Well, as we sit here green with envy that we can’t be out west at the Fiery Foods Show ourselves, we can at least report on a couple of stories about the show published by the Albuquerque Tribune.

The first story features some intrigue, as there has been some controversy as to the “discovery” of the newest pepper hurting people’s palate, the Bhut Jolokia. This story features an interview with Dr. Paul Bosland from NMSU and he talks a little about this new pepper:

Got milk after trying world’s hottest chile?

National Fiery Foods & Barbecue Show in town

By Erik Siemers
Friday, March 2, 2007

As the National Fiery Foods & Barbecue Show hits town again this weekend, The Tribune has posed some questions to a guy who knows a thing or two about spicy food.

Paul Bosland, director of the Chile Pepper Institute at New Mexico State University, was recently credited by the Guinness Book of Records with discovering the world’s hottest spice – the Bhut Jolokia, a naturally occurring hybrid chile native to the Assam region of northeastern India.

Here’s what Bosland has to say about his discovery, as well as tips on how to handle the spiciest of spicy foods:

Click here to read the rest of this story.

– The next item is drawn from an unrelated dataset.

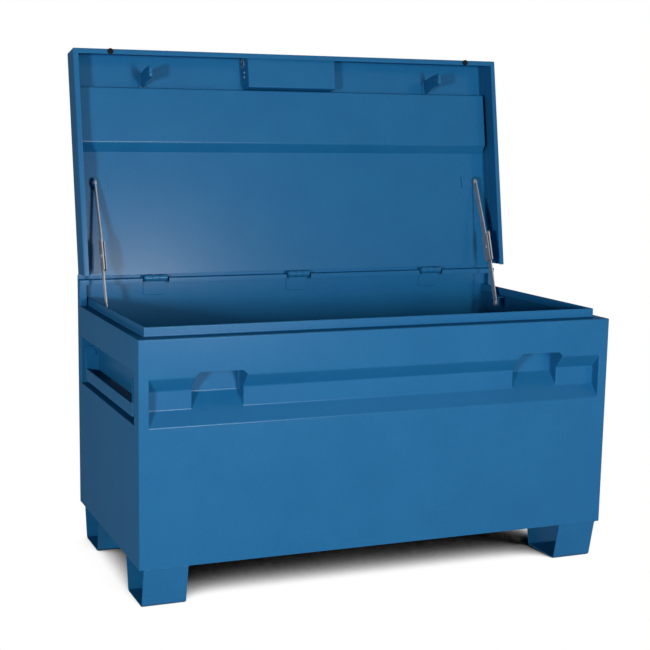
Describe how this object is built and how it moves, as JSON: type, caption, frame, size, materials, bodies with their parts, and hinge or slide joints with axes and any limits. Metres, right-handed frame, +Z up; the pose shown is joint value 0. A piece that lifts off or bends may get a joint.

Also in the news was the story about the FF show itself and some interesting information about a couple of the companies/vendors who are there at the show. This article from the Tribune:

National Fiery Foods & Barbecue Show features more than 200 vendors

By Tamara Shope
Friday, March 2, 2007

Some like it hot.

And not just make-you-sweat hot. We’re talking fire in the gullet here, peppers searing every taste bud, the senses pushing every memory of milk and butter and fire hoses to the forefront of the brain.

And then there are the others.

They like the sweet heat – a sugary flirtation between tongue and flame.

Anna Shawver can tempt both breeds.

Shawver owns Apple Canyon Co., which produces fire-makers such as Holy Chipotle hot sauce, Puerta de Luna salsa and Uncle Mabe’s Ruby Red – a sizzling and sweet barbecue sauce made in part by fusing the flavors of New Mexico red chile, cayenne pepper and molasses. It also makes honey barbecue and raspberry chipotle sauces – both still anchored by chile.

Apple Canyon, an Albuquerque company, is just one of the more than 200 vendors showing their goods at the National Fiery Foods & Barbecue Show. The show this weekend at Sandia Resort & Casino is in its 19th year.

Click here to read the rest of this article.

Featured in this article include New Mexico companies Apple Canyon and Comida Loca, both of which who look to have great products. Perhaps we’ll be able to get some of their stuff so we can report on those firsthand.

Hey Jon…while you’re there, pick us up some goodies, wouldja???